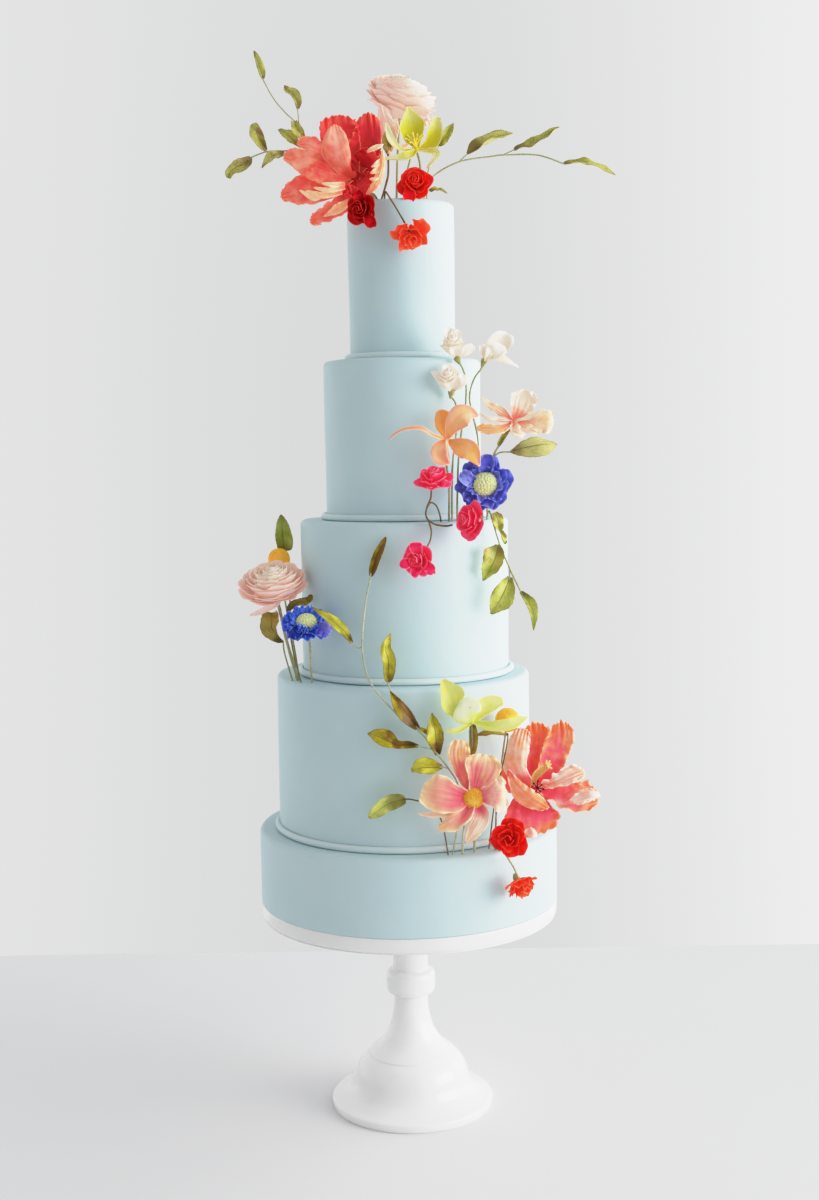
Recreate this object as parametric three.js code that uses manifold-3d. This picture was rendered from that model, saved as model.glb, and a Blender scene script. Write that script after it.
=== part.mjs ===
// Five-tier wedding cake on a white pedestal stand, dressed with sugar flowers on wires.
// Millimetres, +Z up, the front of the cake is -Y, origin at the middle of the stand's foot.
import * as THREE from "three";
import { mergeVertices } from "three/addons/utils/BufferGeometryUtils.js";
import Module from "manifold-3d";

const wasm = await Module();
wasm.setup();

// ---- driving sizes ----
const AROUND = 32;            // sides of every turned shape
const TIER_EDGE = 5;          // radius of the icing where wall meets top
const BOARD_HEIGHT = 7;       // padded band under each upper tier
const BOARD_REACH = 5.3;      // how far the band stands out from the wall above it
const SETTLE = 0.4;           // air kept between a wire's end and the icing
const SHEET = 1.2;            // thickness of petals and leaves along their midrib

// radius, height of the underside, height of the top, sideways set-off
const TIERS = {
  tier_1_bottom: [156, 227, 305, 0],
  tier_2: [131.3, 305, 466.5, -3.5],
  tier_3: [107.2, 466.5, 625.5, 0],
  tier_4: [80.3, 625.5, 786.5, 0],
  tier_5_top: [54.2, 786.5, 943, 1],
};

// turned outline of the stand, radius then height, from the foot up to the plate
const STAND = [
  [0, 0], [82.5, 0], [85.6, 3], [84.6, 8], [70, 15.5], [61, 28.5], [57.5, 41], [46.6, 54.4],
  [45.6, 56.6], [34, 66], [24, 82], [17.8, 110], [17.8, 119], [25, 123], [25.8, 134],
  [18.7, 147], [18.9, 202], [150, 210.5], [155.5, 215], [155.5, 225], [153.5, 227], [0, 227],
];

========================

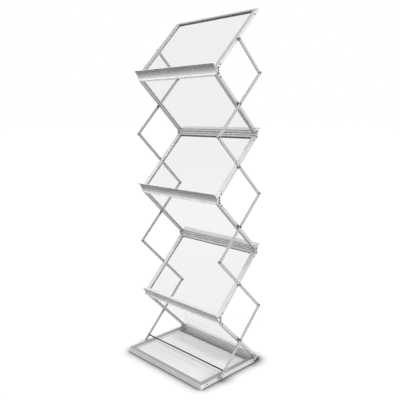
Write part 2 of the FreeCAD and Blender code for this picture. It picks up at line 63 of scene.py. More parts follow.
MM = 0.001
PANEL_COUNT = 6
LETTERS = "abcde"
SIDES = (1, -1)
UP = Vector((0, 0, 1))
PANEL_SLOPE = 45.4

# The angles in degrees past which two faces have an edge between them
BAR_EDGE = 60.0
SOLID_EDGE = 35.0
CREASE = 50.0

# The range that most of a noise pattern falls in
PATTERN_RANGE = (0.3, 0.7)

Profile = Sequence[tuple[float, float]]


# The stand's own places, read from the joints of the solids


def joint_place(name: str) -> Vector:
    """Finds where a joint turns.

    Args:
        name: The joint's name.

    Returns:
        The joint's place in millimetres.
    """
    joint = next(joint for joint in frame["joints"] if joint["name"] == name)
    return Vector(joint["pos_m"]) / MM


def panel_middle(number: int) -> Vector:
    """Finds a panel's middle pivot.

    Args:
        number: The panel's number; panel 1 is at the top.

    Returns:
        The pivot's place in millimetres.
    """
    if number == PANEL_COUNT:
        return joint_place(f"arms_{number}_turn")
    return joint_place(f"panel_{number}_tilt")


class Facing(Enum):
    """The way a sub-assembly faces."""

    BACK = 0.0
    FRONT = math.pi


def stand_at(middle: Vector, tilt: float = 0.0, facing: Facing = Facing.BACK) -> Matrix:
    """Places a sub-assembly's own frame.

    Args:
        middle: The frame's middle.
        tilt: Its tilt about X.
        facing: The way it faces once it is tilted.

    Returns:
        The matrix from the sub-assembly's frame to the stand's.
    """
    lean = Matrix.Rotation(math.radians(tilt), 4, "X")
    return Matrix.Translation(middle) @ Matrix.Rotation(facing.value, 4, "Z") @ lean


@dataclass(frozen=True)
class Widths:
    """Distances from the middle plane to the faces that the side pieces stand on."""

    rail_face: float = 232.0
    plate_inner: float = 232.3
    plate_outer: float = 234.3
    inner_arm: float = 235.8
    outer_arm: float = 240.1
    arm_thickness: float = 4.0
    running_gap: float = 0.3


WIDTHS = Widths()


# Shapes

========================

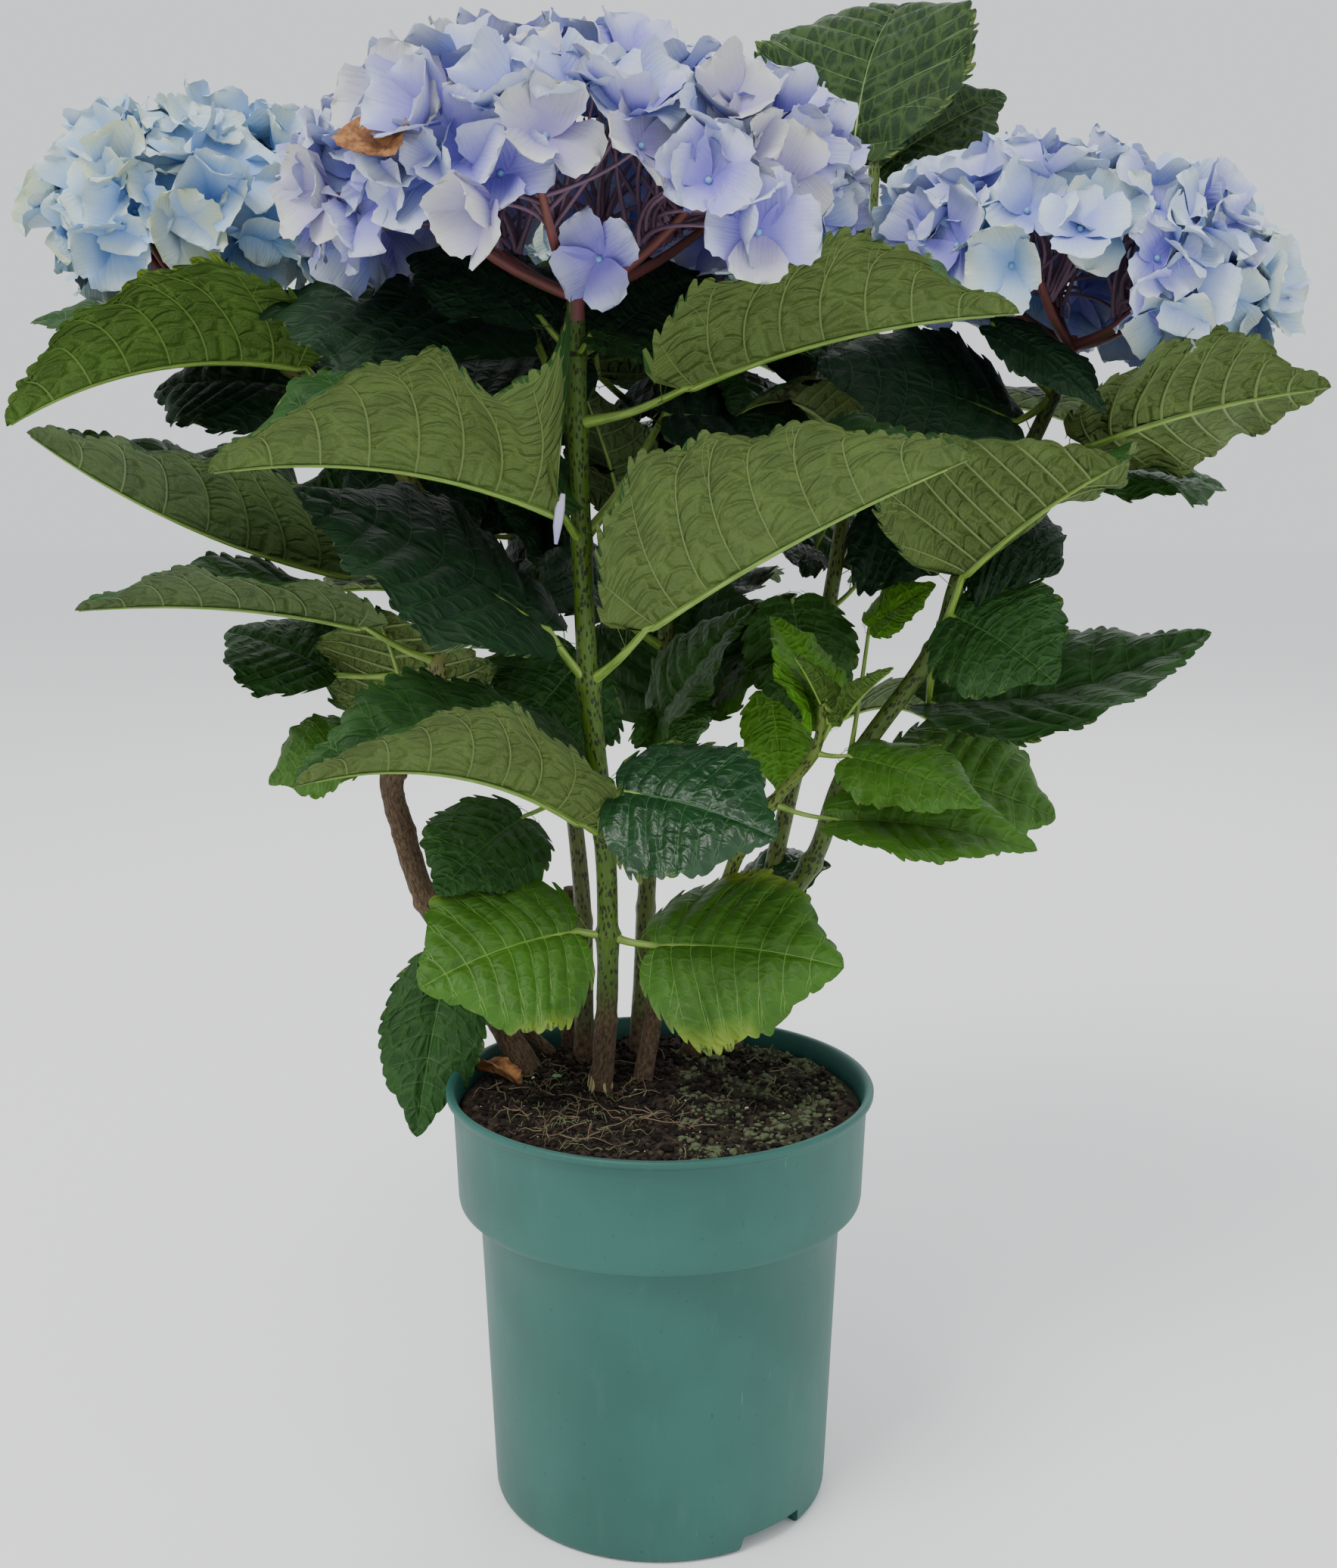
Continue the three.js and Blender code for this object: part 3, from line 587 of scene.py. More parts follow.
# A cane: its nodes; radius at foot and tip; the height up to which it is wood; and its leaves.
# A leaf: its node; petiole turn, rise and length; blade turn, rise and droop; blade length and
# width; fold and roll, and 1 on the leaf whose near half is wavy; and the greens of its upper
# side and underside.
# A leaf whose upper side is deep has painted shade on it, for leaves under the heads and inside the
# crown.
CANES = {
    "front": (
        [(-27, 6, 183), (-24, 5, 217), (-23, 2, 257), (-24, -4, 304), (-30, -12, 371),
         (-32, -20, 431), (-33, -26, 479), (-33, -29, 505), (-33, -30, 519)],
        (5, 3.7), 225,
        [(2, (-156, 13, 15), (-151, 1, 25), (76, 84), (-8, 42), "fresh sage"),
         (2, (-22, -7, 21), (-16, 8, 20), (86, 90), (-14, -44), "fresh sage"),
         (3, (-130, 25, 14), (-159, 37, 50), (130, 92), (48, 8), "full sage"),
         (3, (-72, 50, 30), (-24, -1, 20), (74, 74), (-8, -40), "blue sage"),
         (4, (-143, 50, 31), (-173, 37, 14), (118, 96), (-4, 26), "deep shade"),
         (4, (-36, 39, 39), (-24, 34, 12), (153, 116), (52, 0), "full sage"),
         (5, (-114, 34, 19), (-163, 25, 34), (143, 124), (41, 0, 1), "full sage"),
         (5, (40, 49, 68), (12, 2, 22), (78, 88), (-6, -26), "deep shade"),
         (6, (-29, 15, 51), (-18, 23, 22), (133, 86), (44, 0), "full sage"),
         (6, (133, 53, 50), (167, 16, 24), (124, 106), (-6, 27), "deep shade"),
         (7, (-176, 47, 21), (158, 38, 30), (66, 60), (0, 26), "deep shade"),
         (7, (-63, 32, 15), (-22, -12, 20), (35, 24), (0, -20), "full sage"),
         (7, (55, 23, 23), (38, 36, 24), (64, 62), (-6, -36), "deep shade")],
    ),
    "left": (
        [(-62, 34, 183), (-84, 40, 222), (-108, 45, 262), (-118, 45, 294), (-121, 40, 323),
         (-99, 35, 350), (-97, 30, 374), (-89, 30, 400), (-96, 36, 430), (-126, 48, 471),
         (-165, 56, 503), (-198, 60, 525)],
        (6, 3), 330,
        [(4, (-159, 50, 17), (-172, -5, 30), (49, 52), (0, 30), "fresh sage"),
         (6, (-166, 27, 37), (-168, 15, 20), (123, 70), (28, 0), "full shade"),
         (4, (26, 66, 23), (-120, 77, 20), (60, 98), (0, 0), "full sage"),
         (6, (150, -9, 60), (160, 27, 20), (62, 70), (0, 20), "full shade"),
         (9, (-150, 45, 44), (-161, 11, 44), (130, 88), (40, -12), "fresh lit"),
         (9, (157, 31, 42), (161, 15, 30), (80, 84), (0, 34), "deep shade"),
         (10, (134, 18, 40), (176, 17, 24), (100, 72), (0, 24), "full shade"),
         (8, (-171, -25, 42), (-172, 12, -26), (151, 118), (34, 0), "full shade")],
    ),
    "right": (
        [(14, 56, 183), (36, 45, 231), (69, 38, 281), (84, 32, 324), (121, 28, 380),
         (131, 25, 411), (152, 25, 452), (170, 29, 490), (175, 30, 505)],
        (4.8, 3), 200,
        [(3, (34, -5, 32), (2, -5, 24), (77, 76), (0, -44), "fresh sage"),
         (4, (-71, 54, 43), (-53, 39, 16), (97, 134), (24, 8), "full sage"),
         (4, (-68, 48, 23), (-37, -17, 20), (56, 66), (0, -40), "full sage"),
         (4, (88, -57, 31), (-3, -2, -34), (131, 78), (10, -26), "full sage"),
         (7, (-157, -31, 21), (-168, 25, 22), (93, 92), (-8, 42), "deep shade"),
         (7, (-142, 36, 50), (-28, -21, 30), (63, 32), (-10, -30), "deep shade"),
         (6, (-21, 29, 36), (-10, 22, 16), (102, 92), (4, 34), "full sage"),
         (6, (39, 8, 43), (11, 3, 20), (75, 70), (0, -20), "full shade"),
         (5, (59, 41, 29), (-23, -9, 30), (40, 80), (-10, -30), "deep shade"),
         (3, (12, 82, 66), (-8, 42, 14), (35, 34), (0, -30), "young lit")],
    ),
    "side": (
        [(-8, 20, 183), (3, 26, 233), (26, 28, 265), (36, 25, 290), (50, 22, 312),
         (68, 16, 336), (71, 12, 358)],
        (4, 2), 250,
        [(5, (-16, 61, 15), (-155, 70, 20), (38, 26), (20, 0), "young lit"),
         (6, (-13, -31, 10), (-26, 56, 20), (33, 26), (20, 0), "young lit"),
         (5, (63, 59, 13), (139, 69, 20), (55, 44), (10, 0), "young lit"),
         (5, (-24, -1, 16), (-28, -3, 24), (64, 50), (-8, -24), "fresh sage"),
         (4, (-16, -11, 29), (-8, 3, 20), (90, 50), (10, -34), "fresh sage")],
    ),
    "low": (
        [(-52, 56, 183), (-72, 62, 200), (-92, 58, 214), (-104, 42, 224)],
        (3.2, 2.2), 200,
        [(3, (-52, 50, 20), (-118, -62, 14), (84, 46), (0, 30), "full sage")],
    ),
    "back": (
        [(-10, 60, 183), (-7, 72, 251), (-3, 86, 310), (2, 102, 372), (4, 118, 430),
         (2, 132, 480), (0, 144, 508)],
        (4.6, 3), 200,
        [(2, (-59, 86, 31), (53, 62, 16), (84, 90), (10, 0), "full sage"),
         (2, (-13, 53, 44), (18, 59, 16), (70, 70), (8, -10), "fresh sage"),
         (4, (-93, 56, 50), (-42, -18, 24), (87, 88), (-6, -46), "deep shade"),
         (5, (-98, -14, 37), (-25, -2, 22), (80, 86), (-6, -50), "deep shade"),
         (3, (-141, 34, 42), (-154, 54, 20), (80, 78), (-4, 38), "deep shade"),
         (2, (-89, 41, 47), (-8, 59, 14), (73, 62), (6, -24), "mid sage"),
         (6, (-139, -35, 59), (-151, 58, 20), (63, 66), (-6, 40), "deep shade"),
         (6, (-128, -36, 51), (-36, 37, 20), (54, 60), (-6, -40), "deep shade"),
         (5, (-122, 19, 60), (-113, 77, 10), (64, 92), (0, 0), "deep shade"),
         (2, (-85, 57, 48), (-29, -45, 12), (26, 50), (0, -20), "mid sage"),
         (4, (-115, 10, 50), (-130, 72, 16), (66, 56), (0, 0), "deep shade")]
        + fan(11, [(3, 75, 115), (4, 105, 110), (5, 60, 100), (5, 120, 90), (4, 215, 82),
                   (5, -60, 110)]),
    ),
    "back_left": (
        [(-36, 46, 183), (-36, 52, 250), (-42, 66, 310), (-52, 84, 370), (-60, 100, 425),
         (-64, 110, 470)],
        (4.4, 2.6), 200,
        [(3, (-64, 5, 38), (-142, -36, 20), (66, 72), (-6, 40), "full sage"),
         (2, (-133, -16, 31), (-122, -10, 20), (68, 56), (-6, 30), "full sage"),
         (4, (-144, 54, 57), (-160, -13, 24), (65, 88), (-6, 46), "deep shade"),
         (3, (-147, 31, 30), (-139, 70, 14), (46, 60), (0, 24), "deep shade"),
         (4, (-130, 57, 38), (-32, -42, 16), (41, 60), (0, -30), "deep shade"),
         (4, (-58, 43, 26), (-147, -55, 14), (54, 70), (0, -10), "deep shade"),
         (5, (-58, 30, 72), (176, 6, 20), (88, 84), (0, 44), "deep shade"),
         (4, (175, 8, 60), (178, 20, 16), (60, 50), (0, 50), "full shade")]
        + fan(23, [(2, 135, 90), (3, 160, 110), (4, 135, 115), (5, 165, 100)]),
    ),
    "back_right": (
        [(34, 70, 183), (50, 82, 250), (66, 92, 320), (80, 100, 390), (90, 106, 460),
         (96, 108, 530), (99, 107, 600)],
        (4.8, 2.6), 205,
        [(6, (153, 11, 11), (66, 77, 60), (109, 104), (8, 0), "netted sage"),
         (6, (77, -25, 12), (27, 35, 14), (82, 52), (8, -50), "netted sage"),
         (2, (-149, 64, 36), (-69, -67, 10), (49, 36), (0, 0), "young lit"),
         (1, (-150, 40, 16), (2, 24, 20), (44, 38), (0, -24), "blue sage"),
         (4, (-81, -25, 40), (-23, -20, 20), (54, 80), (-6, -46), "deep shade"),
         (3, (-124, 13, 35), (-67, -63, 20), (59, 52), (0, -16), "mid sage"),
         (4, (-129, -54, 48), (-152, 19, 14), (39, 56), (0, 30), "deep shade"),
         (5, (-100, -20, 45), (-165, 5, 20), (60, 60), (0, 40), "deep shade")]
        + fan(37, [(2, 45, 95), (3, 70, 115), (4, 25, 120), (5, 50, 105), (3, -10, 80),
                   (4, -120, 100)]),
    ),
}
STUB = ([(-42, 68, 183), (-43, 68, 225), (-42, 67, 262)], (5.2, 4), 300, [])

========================

* _TASK REQUIREMENTS_:
Nothing beyond the lines starting at the line containing "Write part 2" and ending at the line containing "PANEL_SLOPE = 45.4" is to be reproduced; reproduce those lines exactly, both ends included.

* _SOLUTION FOR THIS PROBLEM_:
Write part 2 of the FreeCAD and Blender code for this picture. It picks up at line 63 of scene.py. More parts follow.
MM = 0.001
PANEL_COUNT = 6
LETTERS = "abcde"
SIDES = (1, -1)
UP = Vector((0, 0, 1))
PANEL_SLOPE = 45.4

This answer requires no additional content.